---------- DATASET SECTION

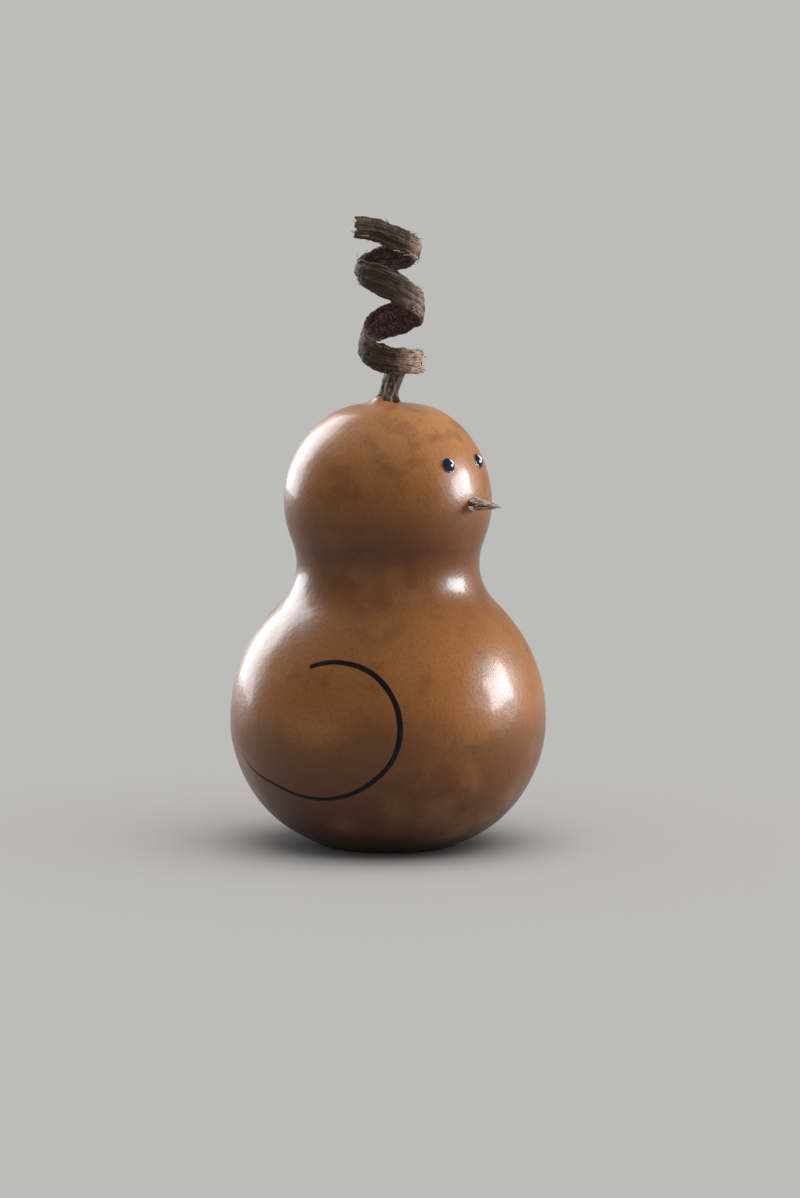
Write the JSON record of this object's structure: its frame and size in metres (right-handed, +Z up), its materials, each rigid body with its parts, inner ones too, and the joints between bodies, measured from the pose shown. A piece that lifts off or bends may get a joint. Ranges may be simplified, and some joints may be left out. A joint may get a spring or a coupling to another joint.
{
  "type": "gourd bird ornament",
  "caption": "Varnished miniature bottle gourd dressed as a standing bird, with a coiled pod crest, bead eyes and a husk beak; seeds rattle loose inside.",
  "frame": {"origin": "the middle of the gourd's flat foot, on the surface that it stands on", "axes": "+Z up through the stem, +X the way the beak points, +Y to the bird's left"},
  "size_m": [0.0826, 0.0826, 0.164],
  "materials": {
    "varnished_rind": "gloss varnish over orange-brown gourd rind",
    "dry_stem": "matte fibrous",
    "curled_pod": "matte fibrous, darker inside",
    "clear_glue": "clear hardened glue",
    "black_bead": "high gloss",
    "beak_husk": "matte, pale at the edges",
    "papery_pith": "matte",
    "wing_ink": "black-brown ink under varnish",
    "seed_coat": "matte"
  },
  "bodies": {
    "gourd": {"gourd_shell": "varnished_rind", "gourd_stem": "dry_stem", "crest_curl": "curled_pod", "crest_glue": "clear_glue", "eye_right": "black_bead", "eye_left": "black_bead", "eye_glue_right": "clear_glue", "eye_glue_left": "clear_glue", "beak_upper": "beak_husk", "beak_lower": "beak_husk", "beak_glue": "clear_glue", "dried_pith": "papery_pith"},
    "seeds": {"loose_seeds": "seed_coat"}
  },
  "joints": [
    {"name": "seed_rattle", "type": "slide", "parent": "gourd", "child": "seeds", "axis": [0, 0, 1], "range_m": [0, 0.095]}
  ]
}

--------------------

SET TASK:
Write the entire listing out again, word for word.

SOLVED PROBLEM:
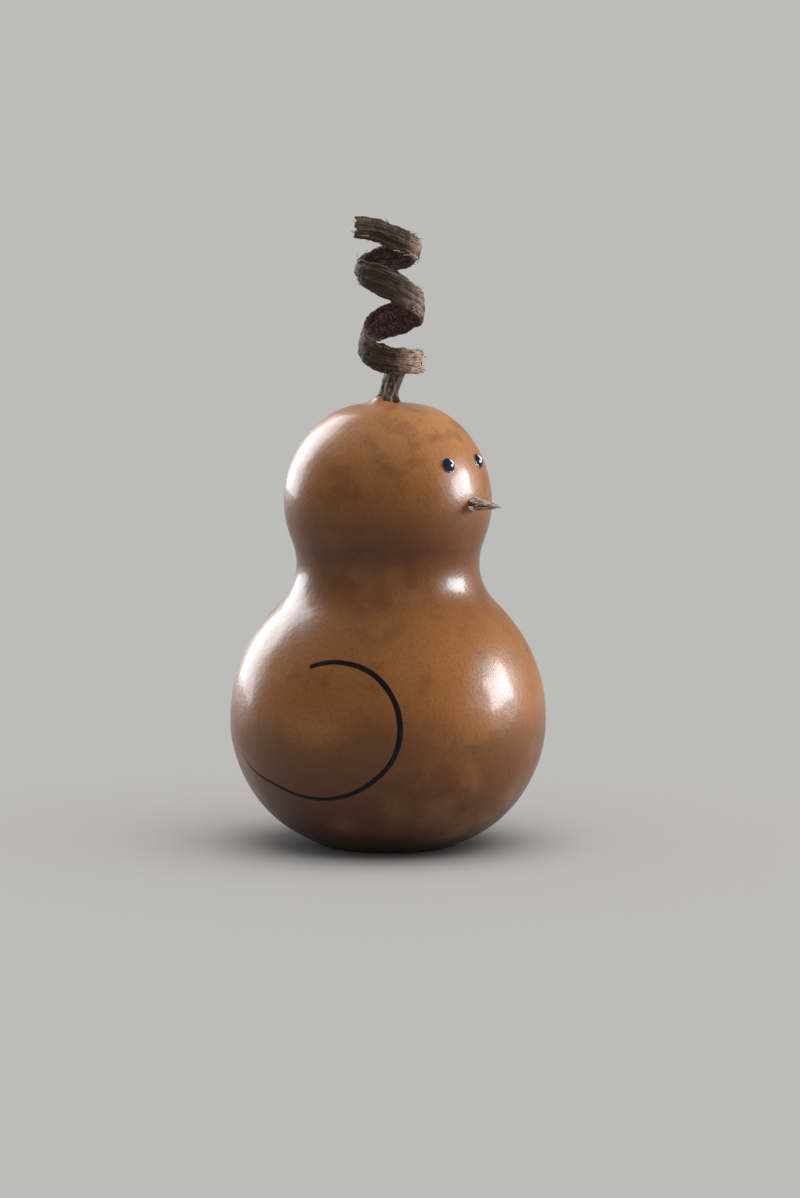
Write the JSON record of this object's structure: its frame and size in metres (right-handed, +Z up), its materials, each rigid body with its parts, inner ones too, and the joints between bodies, measured from the pose shown. A piece that lifts off or bends may get a joint. Ranges may be simplified, and some joints may be left out. A joint may get a spring or a coupling to another joint.
{
  "type": "gourd bird ornament",
  "caption": "Varnished miniature bottle gourd dressed as a standing bird, with a coiled pod crest, bead eyes and a husk beak; seeds rattle loose inside.",
  "frame": {"origin": "the middle of the gourd's flat foot, on the surface that it stands on", "axes": "+Z up through the stem, +X the way the beak points, +Y to the bird's left"},
  "size_m": [0.0826, 0.0826, 0.164],
  "materials": {
    "varnished_rind": "gloss varnish over orange-brown gourd rind",
    "dry_stem": "matte fibrous",
    "curled_pod": "matte fibrous, darker inside",
    "clear_glue": "clear hardened glue",
    "black_bead": "high gloss",
    "beak_husk": "matte, pale at the edges",
    "papery_pith": "matte",
    "wing_ink": "black-brown ink under varnish",
    "seed_coat": "matte"
  },
  "bodies": {
    "gourd": {"gourd_shell": "varnished_rind", "gourd_stem": "dry_stem", "crest_curl": "curled_pod", "crest_glue": "clear_glue", "eye_right": "black_bead", "eye_left": "black_bead", "eye_glue_right": "clear_glue", "eye_glue_left": "clear_glue", "beak_upper": "beak_husk", "beak_lower": "beak_husk", "beak_glue": "clear_glue", "dried_pith": "papery_pith"},
    "seeds": {"loose_seeds": "seed_coat"}
  },
  "joints": [
    {"name": "seed_rattle", "type": "slide", "parent": "gourd", "child": "seeds", "axis": [0, 0, 1], "range_m": [0, 0.095]}
  ]
}